Conquis par la géniale et si personnelle figure de Newman, l’historien n’en a pas moins rendu justice aux rares qualités de gouvernement de Manning, au désintéressement qui présida à sa conversion, à l’importance de son œuvre comme chef de l’Église catholique d’Angleterre^ à la touchante et généreuse évolution qui lui fît, sur ses vieux jours, accorder une attention croissante aux revendications sociales de la classe ouvrière, si bien que ce qu’on remarqua le plus à ses obsèques, « ce fut la prodigieuse multitude d’hommes du peuple, travailleurs ou même misérables de toutes sortes, qui suivit le cortège, de l’église au cimetière, ou fit la haie le long des rues, tous, — catholiques, protestans, socialistes, — s’inclinant ou même s’agenouillant au passage du corbillard, pour témoigner de leur reconnaissance et de leur respect envers celui qui les avait aimés et servis. »

Le succès de la Renaissance catholique en Angleterre s’affirma d’emblée plus étendu que celui de l’Histoire de la monarchie de Juillet.
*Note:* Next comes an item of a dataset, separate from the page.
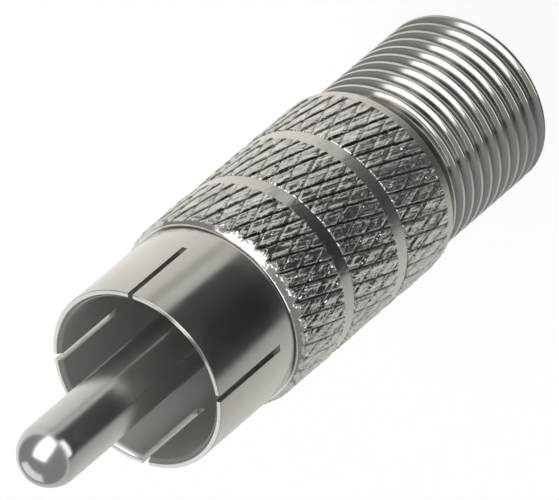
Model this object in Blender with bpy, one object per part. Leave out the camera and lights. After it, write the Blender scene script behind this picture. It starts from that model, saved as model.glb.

Si le sujet pouvait en effet paraître plus sévère, moins varié, moins familier au lecteur français, il revêtait d’autre part cet intérêt permanent qui s’attache aux angoisses des âmes en quête de la vérité absolue, aux crises et aux conflits d’ordre religieux. Œuvre d’un croyant qui ne dissimulait point ses convictions, le livre, par la gravité souvent émue du ton, par la modération des jugemens, par le respect dont il témoignait pour la liberté des consciences, avait de quoi plaire non seulement aux catholiques, mais à tous ceux (et le nombre en va croissant) dont l’attention ne se détourne point des problèmes d’ordre moral.